On lineups and guys fighting for playing time: Definitely. The guards, it’s not very clear cut. Snoop has been terrific. The impact he’s had on our team defensively has been really, really good. It’s been as good of anyone I’ve coached just through six games. Andrew (Jones) is leading us in scoring. He’s done the best job of anyone on our team of putting the ball in the basket, which is a big deal. Matt has done a nice job at times of getting our team organized and playing with more of a semblance of what we’re trying to do on offense. He needs to do that more consistently. From there, I really liked the way that Jase (Febres) played when he came in the game against Gonzaga. He didn’t make shots yet, but that’s coming from him. He, with the way he played in that game, he deserves more time.

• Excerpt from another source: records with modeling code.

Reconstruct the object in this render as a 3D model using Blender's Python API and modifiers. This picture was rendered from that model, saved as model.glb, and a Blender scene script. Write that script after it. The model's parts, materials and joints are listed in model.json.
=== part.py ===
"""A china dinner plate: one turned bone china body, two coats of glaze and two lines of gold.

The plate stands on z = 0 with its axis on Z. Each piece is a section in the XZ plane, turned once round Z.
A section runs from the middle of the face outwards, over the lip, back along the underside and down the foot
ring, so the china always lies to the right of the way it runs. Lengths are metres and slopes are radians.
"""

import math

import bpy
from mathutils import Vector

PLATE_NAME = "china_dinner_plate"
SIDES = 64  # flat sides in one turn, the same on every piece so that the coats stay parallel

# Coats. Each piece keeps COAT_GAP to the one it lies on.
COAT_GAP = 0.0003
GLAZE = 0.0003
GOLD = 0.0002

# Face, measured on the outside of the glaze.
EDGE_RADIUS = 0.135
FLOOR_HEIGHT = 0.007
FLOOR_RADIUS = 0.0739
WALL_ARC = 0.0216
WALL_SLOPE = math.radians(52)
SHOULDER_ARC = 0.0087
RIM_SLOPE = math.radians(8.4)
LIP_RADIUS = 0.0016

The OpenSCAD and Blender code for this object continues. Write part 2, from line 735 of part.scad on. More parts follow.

He’s a freshman so he doesn’t have a body of work yet. Eric (Davis) is struggling. He was doing great as of a couple weeks ago. He had tweaked his groin in practice, he missed a little time, but that’s not an excuse. We’ve got to get him back to an aggressive, attacking mentality. Jacob (Young) has done pretty well. What Jacob needs to continue to learn to do better is be in exactly the right spot on defense and make the right decision on both ends of the floor.